It’s more important than I thought.
Maybe not yoga, per se… I know it’s not everyone’s cup of tea. (It’s not mine.) But I think the idea of really stretching out when you run a lot, and working on your strength, balance, and flexibility – all that good stuff yoga does for you – is an important component of running.
Earlier in my 52 in 52 adventure, when I was in my hiatus months, I visited the gym at least three times a week (in addition to my half-marathoning weekends).
Part of that was yoga classes. I never thought much of it. “Oh, it’s just yoga. It’s not all that super tiring. I’m not all that super good at it. I’d probably be about the same with or without it.”

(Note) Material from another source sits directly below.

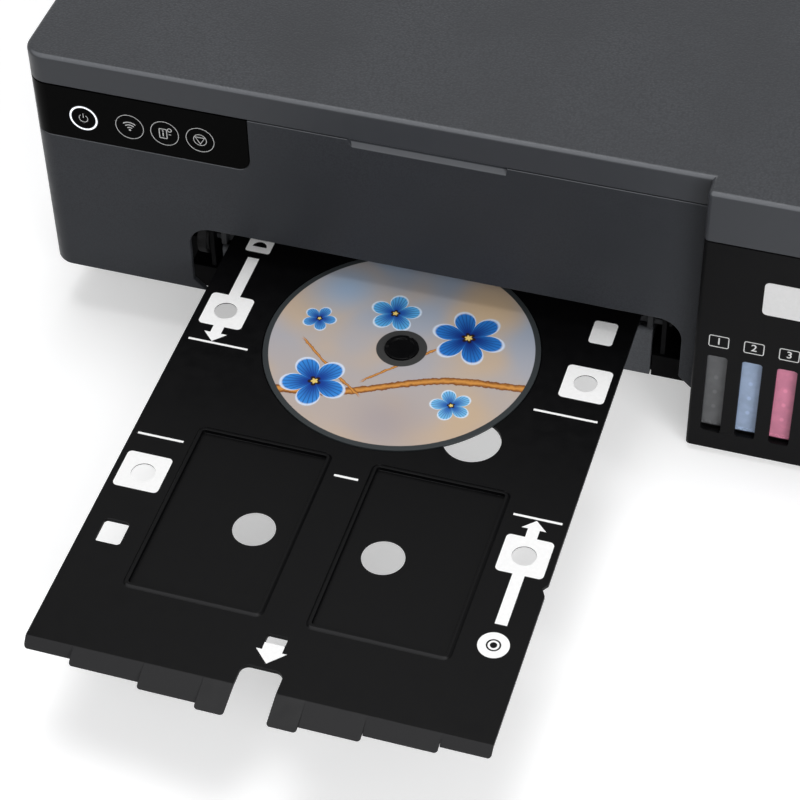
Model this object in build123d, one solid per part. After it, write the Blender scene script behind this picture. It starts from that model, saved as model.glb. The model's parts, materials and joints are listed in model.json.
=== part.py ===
from build123d import *
import math
import os

# A desktop inkjet photo printer with six refillable ink tanks and a disc tray pulled out at the front.
# Millimetres: x to the right, y away from the user, z up from the table. While it is drawn, x = 0 is
# the disc tray's centreline and y = 0 the disc's centre; the last step moves every piece to the origin.

# Casing
overall_width = 403.0
overall_depth = 369.0
overall_height = 149.1
foot_height = 3.0
foot_radius = 7.0
tank_front = 25.0
tank_width = 101.5
tank_depth = 205.0
front_step = 9.5
wall = 2.5
seam_gap = 0.6
fit_gap = 0.3
shaft_clearance = 0.05
cover_skirt = 15.0
tank_cover_skirt = 25.6
panel_bottom = 28.0
corner_radius = 10.0
small_corner_radius = 2.0
edge_radius = 2.2
base_front = 66.0
base_top = 30.0

# Front notch that the trays come out of
notch_left_room = 15.7
notch_right_room = 20.7
notch_post = 6.5
notch_top = 65.8
notch_radius = 11.0
notch_chamfer = 5.6
notch_tab = 6.0

# Hand grip in the front panel's top edge
grip_left = -33.0
grip_right = 36.4
grip_height = 3.7
grip_depth = 1.8
grip_end_slope = 2.4
grip_rib_depth = 1.5
grip_rib_height = 8.0

# Control panel that wraps the front left corner
bezel_width = 102.0
bezel_height = 28.0
bezel_depth = 1.5
bezel_side_reach = 26.0
bezel_corner = 6.0
button_radius = 5.9
button_gap = 0.25
button_drop = 31.1
button_depth = 5.0
button_stem_radius = 2.5
button_insets = {"power_button": 26.0, "wireless_button": 47.5, "info_button": 63.7, "stop_button": 80.0}
light_ring_radius = 6.6
light_ring_width = 1.15

# Top cover hinge
cover_back = 252.0
hinge_radius = 4.6
hinge_gap = 0.6
hinge_ear_width = 7.0
hinge_ear_gap = 0.5
hinge_pin_radius = 1.5
hinge_pin_reach = 9.0
hinge_ear_centres = (-150.0, 190.0)

# Rear feed opening, its flap and the sheet support
feed_opening_room = 8.6
feed_opening_front = 300.0
feed_opening_back = 352.0
flap_gap = 0.5
flap_barrel_radius = 1.8
flap_pin_radius = 1.0
flap_pin_length = 4.0
support_inset = 15.4
support_thickness = 3.0
support_length = 92.0
support_setback = 14.0
feed_lean = 25.0
hopper_top_y = 345.0
hopper_drop = 6.1
hopper_side_gap = 0.6
hopper_thickness = 2.5
hopper_start = 4.0
hopper_foot_gap = 2.445
hopper_pivot = 8.0
hopper_pivot_radius = 2.4
hopper_pin_radius = 1.5
guide_start = 14.0
guide_foot_gap = 26.0
guide_fence = 12.0
guide_base_width = 19.0
guide_thickness = 2.0
pickup_above_foot = 13.0
pickup_off = 18.7
pickup_radius = 13.0
pickup_half = 16.0
roller_shaft_radius = 3.0

# Disc tray
tray_half = 94.3
tray_top = 51.8
tray_thickness = 2.0
tray_front = -190.9
tray_back = 112.0
tray_corner = 6.0
tray_gap = 0.3
lip_drop = 3.8
lip_thickness = 0.6
lip_corner = 1.4
lip_edges = (8.6, 20.6, 45.0, 74.3)
lip_reaches = (12.5, 9.7, 6.6, 3.4)
pull_notch_depth = 10.4
pull_notch_radius = 3.5
disc_radius = 60.0
disc_bore = 7.5
disc_thickness = 1.2
disc_gap = 0.5
disc_recess = 0.9
hub_radius = 7.3
hub_rise = 2.1
hub_stem_radius = 4.9
hub_slot = 1.2
hub_dish_radius = 5.6
hub_dish_depth = 0.6
card_width = 54.6
card_length = 86.2
card_centre_x = 38.2
card_centre_y = -112.4
card_depth = 1.0
card_corner = 1.2
card_rim_width = 2.1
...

I didn’t think any of the little things I was going were having any sort of profound impact on my life or my body, because you know, they were little things (such as an hour or two of yoga in a week that contains 168 hours).
Little things actually mattered. I haven’t gone to yoga in probably at least two months, maybe even more. As I said, I’ve never really loved it, but I did it because I figured it probably helped balance out all the running. Now that I’m not doing it, I can tell you with certainty, it did.
My hips don’t lie. (Yeah, 2006 reference. I’m up on the trends.) And they are getting heavier. I’ve gained a little weight (not a ton, but a bit). I didn’t do a single half marathon last month. I drove myself crazy in classes four nights a week, and spent a lot of time living in my head (and sitting at a desk, and sitting on a bus, – not running a lot on a treadmill).
My hips are also tighter. My body is begging me to take care of it. When I do, my life is better – not because I look better, it’s because it just feels better. That’s the deal with biology… (There’s that “biology” catchphrase of mine again. I’m thinking if I remind you that it’s my catchphrase, it won’t sound as though I’m being a jerk when I say the word “biology” in the context of hying up exercise.)
During this past half marathon, my body was tired. (Now, even though I am saying that I think missing out on yoga (and to some degree cycling and other exercise I used to do during the week) is a big culprit in the struggle of that half marathon, I’m sure it didn’t help that I was coming straight off of a night of basically no sleep, and an extremely long bus ride.)
In that race, all I was able to do was walk the whole thing – which is is special brand of torture. When I run (even if it is my kind of slow jog-running), I feel amazing. My head feels clearer. I feel like I’m flying. Life is beautiful.
When I walk a whole bunch of miles alone, it takes a long time, and all I hear is chatter, chatter, chatter in my head of what I want to do, what I need to do, what I should be doing, and all that life stuff.
I’m not poo-pooing walking. Some people love it. More power to them. But I need to be building up to more running, not tearing down to less. Running is absolutely one of my greatest joys in life. I’m sure I’ll still be walking a lot with so very many half marathons to the end of the year – especially with so many double weekends coming up and such. But I will fit jogging in somewhere – even if not in the races, at nights at the gym, or sometime, somewhere.
It’s not impossible to carve out time in my life for yoga. So, I will. It helped more than I thought, and I’m bringing it back!
I suppose my point in all of this rambling to you or me or whoever can use it is that sometimes when you’re not making humongous changes, you may think that you’re not really doing anything. But that doesn’t mean stop what you’re doing! Small changes can make big differences.